(A run of records)
════

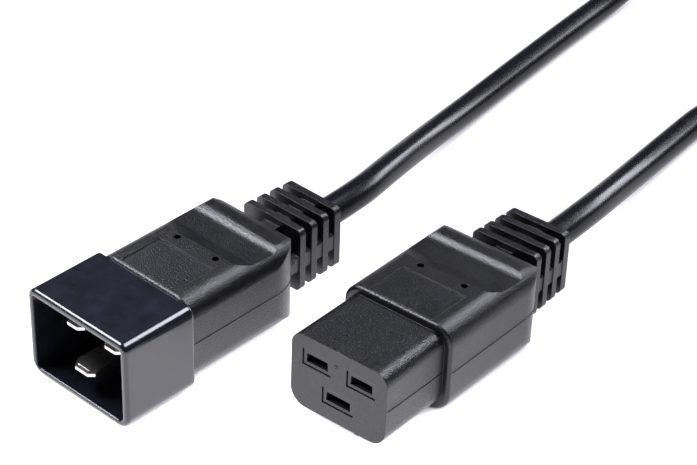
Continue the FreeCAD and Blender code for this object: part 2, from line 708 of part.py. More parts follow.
def coil_and_tie():
    ring = new_body("coil_ring")
    bundle = sketch_on(ring, "XZ_Plane")
    outline(bundle, bevelled("coil_radius", "coil_columns * cord_diameter / 2",
                             "coil_layers * cord_diameter / 2", "coil_bevel"))
    turns = ring.newObject("PartDesign::Revolution", "coil_turns")
    turns.Profile = bundle
    axis = next(item for item in ring.Origin.OriginFeatures if item.Role == "Z_Axis")
    turns.ReferenceAxis = (axis, [""])
    turns.Angle = 360
    doc.recompute()
    wound = combine("MultiFuse", "coil_wound", ring, stub(COIL_IN_ANGLE, "0.5", -1),
                    stub(COIL_OUT_ANGLE, "coil_layers - 0.5", 1))
    stack = "coil_layers * cord_diameter"
    inner_sizes = ("-1 * tie_bite", "tie_bite", stack + " - tie_bite")
    outer_sizes = ("tie_thickness - tie_bite", "0", stack + " + tie_thickness - tie_bite")
    bite = combine("Cut", "tie_bite_all_round",
                   tie_bar("bite_outside", "cord_diameter", "-1 * cord_diameter", stack + " + cord_diameter"),
                   tie_bar("bite_inside", *inner_sizes))
    coil = combine("Cut", "cord_coil", wound, bite)
    tie = combine("Cut", "coil_tie", tie_bar("tie_outside", *outer_sizes),
                  tie_bar("tie_inside", *inner_sizes))
    doc.recompute()
    for thing in (coil, tie):
        thing.Placement = FreeCAD.Placement(COIL_PLACE, FreeCAD.Rotation())
    return [coil, tie]


coil_pieces = coil_and_tie()


# ---------------------------------------------------------------- the free cord

def cord_tube(label, points):
    """Round cord along straight runs joined by the largest tangent arcs that the runs allow."""
    edges = []
    reached = points[0]
    for before, corner, after in zip(points, points[1:], points[2:]):
        back = before - corner
        ahead = after - corner
        reach = ARC_SHARE * min(back.Length, ahead.Length)
        half_turn = (math.pi - back.getAngle(ahead)) / 2
        radius = reach / math.tan(half_turn)
        begin = corner + back.normalize() * reach
        finish = corner + ahead.normalize() * reach
        middle = corner + (back + ahead).normalize() * (radius / math.cos(half_turn) - radius)
        print("%s: radius %.0f mm, turn %.0f degrees" % (label, radius, math.degrees(2 * half_turn)))
        edges.append(Part.LineSegment(reached, begin).toShape())
        edges.append(Part.Arc(begin, middle, finish).toShape())
        reached = finish
    edges.append(Part.LineSegment(reached, points[-1]).toShape())
    path = Part.Wire(edges)
    start = Part.Wire([Part.Circle(points[0], points[1] - points[0], value("cord_diameter / 2")).toShape()])
    tube = path.makePipeShell([start], True, False)
    volume = math.pi * value("cord_diameter / 2") ** 2 * path.Length
    share = tube.Volume / volume
    print("%s: length %.1f mm, volume %.4f of its section times length" % (label, path.Length, share))
    feature = doc.addObject("Part::Feature", label)
    feature.Label = label
    feature.Shape = tube
    return feature


def outside_coil(angle, level, way, further=0.0):
    """Where the free cord meets the coil's straight end, or a point further out along it."""
    foot, along = coil_end(angle, level, way)
    return COIL_PLACE + foot + along * (value("coil_lead") + further)


low = value("cord_diameter / 2")
C19_ROUTE = [
    C19_SEAT.multVec(FreeCAD.Vector(0, value("sheath_end"), 0)),
    C19_SEAT.multVec(FreeCAD.Vector(0, 94.0, 0)),
    FreeCAD.Vector(-6.8, 90.5, 5.2),
    FreeCAD.Vector(-9.6, 117.5, low),
    FreeCAD.Vector(-11.2, 143.0, low),
    outside_coil(COIL_IN_ANGLE, "0.5", -1, 20.0),
    outside_coil(COIL_IN_ANGLE, "0.5", -1),
]
C20_ROUTE = [
    C20_SEAT.multVec(FreeCAD.Vector(0, value("sheath_end"), 0)),
    C20_SEAT.multVec(FreeCAD.Vector(0, 92.0, 0)),
    FreeCAD.Vector(-52.2, 45.0, 11.2),
    FreeCAD.Vector(-59.0, 70.0, 6.2),
    FreeCAD.Vector(-63.1, 95.0, low),
    FreeCAD.Vector(-65.6, 120.0, low),
    FreeCAD.Vector(-68.4, 150.0, low),
    FreeCAD.Vector(-70.9, 182.0, low),
    outside_coil(COIL_OUT_ANGLE, "coil_layers - 0.5", 1, 24.0),
    outside_coil(COIL_OUT_ANGLE, "coil_layers - 0.5", 1),
]
cord_pieces = [cord_tube("cord_c19_run", C19_ROUTE), cord_tube("cord_c20_run", C20_ROUTE)]


# ---------------------------------------------------------------- checks and export

doc.recompute()
failed = [thing.Label for thing in doc.Objects if "Invalid" in thing.State or "Error" in thing.State]
if failed:
    raise ValueError("failed: %s" % ", ".join(failed))
pieces = c19_pieces + c20_pieces + coil_pieces + cord_pieces
for piece in pieces:
    if piece.Shape.isNull() or not piece.Shape.isValid() or len(piece.Shape.Solids) != 1:
        raise ValueError("%s has %d solids" % (piece.Label, len(piece.Shape.Solids)))
os.makedirs("parts", exist_ok=True)
for piece in pieces:
    piece.Shape.exportStep("parts/%s.step" % piece.Label)
    box = piece.Shape.BoundBox
    print("%-22s %9.1f mm3  x %.1f..%.1f  y %.1f..%.1f  z %.2f..%.2f" % (
        piece.Label, piece.Shape.Volume, box.XMin, box.XMax, box.YMin, box.YMax, box.ZMin, box.ZMax))
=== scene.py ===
# %% [markdown]
# # A C19 to C20 mains lead
# This lesson dresses a finished CAD model of a mains lead for data-centre power: a C19
# connector, a C20 plug and the cord between them. The CAD model fixes every size and place.
# Blender adds the cord's real curve, the finish of every surface and the fine detail that a
# moulding tool leaves behind.

# %% Load the frame
import math

import bmesh
import bpy
from mathutils import Euler, Matrix, Vector


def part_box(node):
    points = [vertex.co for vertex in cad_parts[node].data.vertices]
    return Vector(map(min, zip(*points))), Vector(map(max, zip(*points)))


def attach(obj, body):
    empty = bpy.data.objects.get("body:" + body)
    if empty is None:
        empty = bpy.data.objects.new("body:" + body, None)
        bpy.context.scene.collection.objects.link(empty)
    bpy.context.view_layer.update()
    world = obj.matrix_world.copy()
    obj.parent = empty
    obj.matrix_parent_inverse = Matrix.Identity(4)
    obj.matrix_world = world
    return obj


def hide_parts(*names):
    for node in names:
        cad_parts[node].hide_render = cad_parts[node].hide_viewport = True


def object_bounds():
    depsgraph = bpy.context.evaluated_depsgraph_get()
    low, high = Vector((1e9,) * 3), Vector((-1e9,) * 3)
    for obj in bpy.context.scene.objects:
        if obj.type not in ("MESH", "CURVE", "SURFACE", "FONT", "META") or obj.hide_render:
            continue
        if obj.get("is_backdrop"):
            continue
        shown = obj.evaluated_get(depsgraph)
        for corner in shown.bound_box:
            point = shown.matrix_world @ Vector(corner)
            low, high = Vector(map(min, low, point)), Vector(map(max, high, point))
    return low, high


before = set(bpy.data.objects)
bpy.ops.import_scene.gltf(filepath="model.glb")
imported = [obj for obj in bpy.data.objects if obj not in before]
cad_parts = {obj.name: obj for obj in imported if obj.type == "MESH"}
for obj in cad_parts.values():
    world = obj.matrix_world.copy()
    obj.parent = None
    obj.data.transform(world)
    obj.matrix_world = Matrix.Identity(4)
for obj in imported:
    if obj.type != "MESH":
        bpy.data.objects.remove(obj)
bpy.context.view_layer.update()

print("pieces of the lead:", len(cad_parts))

# %% [markdown]
# ## Millimetres, and a place for each connector
# Blender works in metres here, and a mould maker in millimetres. One short name for a
# millimetre keeps the sizes readable. Each connector also gets a place of its own, with its
# mating face at y = 0 and the cord's axis along +Y, so that details can be given the way they
# stand in a mould drawing. They could be given in the scene's own numbers instead, but then
# the slant of the plug would hide in every one of them.

# %% Units and the two connectors
MM = 0.001
CORD_DIAMETER = 7.8 * MM
CORD_RADIUS = CORD_DIAMETER / 2
# the cord's axis runs this far below the middle of a body
CORD_DROP = 0.4 * MM

c19_low, c19_high = [Vector(corner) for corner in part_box("c19_overmould")]
c19_length = c19_high.y - c19_low.y
c19_axis_height = (c19_low.z + c19_high.z) / 2 - CORD_DROP
C19_PLACE = Matrix.Translation((0, c19_low.y, c19_axis_height))
# the plug lies a little askew beside the connector
C20_FRONT = Vector((-51.78, -71.76, 12.24)) * MM
C20_LEAN = Euler((math.radians(1.52), math.radians(0.67), math.radians(-3.53)), "XYZ")
C20_PLACE = Matrix.Translation(C20_FRONT) @ C20_LEAN.to_matrix().to_4x4()
print("C19 is %.1f mm long, its axis %.1f mm up" % (c19_length / MM, c19_axis_height / MM))

# %% [markdown]
# ## The camera
# A long lens from about half a metre looks down on the two mating faces. A short lens from
# close by would show them too, but it would swell the corners that are nearest. A camera can
# be dragged into place by eye. Here its place is worked out from what it looks at, how far off
# it is, how far round, how high, and how much it rolls, because each of these can then be put
# right on its own.

# %% Camera
FOCUS = Vector((-18.2, -15.3, 34.6)) * MM
DISTANCE = 522.6 * MM
ROUND_ANGLE = math.radians(37.97)
HEIGHT_ANGLE = math.radians(33.08)
ROLL_ANGLE = math.radians(2.40)
LENS_MM = 115.4
SENSOR_MM = 36.0
NEAREST_SEEN = 10.0 * MM


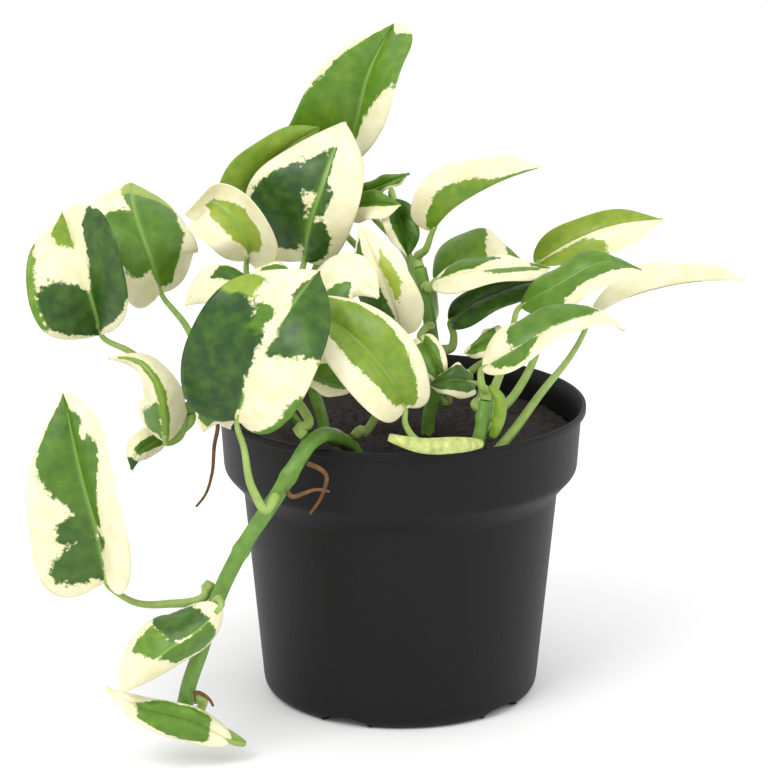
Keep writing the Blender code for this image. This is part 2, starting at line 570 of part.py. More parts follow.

════

* _Instructions for the task_:
Repeat, unchanged, every line from the one that contains "checks and export" to the one that contains "points = [vertex.co", including both, and no other line.

* _Result of this exercise_:
# ---------------------------------------------------------------- checks and export

doc.recompute()
failed = [thing.Label for thing in doc.Objects if "Invalid" in thing.State or "Error" in thing.State]
if failed:
    raise ValueError("failed: %s" % ", ".join(failed))
pieces = c19_pieces + c20_pieces + coil_pieces + cord_pieces
for piece in pieces:
    if piece.Shape.isNull() or not piece.Shape.isValid() or len(piece.Shape.Solids) != 1:
        raise ValueError("%s has %d solids" % (piece.Label, len(piece.Shape.Solids)))
os.makedirs("parts", exist_ok=True)
for piece in pieces:
    piece.Shape.exportStep("parts/%s.step" % piece.Label)
    box = piece.Shape.BoundBox
    print("%-22s %9.1f mm3  x %.1f..%.1f  y %.1f..%.1f  z %.2f..%.2f" % (
        piece.Label, piece.Shape.Volume, box.XMin, box.XMax, box.YMin, box.YMax, box.ZMin, box.ZMax))
=== scene.py ===
# %% [markdown]
# # A C19 to C20 mains lead
# This lesson dresses a finished CAD model of a mains lead for data-centre power: a C19
# connector, a C20 plug and the cord between them. The CAD model fixes every size and place.
# Blender adds the cord's real curve, the finish of every surface and the fine detail that a
# moulding tool leaves behind.

# %% Load the frame
import math

import bmesh
import bpy
from mathutils import Euler, Matrix, Vector


def part_box(node):
    points = [vertex.co for vertex in cad_parts[node].data.vertices]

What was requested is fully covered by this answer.